The New Zealand dollar tumbled about US1c after US Federal Reserve chair Janet Yellen indicated higher US interest rates are coming, and was more upbeat about the state of the world's biggest economy.
The kiwi was trading at US76.88c yesterday morning, down from US77.90c before Yellen's press conference after traders initially thought the Federal Open Market Committee implied rates would stay low for a considerable time.
By 5pm yesterday the kiwi had regained some ground and was trading at US77.13c.
Yellen told reporters in Washington the central bank probably won't hike interest rates in the next two meetings, but does want to move to a more normal monetary policy setting after running the federal funds interest rate in a range of between zero and 0.25 per cent since the financial crisis in 2008.
The Fed expects to lift rates provided the US retains its economic momentum and plunging oil prices don't stifle inflation too much, though Yellen said she anticipated monetary policy would remain accommodative for some time.
"Pretty much all the FOMC members believe rate hikes will start next year," said Michael Johnston, senior dealer at HiFX in Auckland. "The path of least resistance for the kiwi is certainly lower, and that's probably going to continue.

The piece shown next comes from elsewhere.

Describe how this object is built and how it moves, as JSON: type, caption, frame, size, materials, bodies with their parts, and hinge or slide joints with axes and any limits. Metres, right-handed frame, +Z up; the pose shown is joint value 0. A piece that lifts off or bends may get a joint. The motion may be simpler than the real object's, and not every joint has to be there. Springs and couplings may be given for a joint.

I wouldn't be surprised in the next months if it goes under 70c."
Before Yellen's conference traders were confused by the FOMC's tweaked statement, which dropped the expectation for rates to stay low for a "considerable time", instead saying it will "be patient in beginning to normalise the stance of monetary policy".
The US dollar has been a favourite among traders since mid-year in the anticipation of higher interest rates.
Stuart Ive, senior dealer foreign exchange at OMF in Wellington, said the Fed was "clearly considering" raising rates, though it would be data-dependent, and was upbeat on the economic outlook for the US, particularly in the labour market.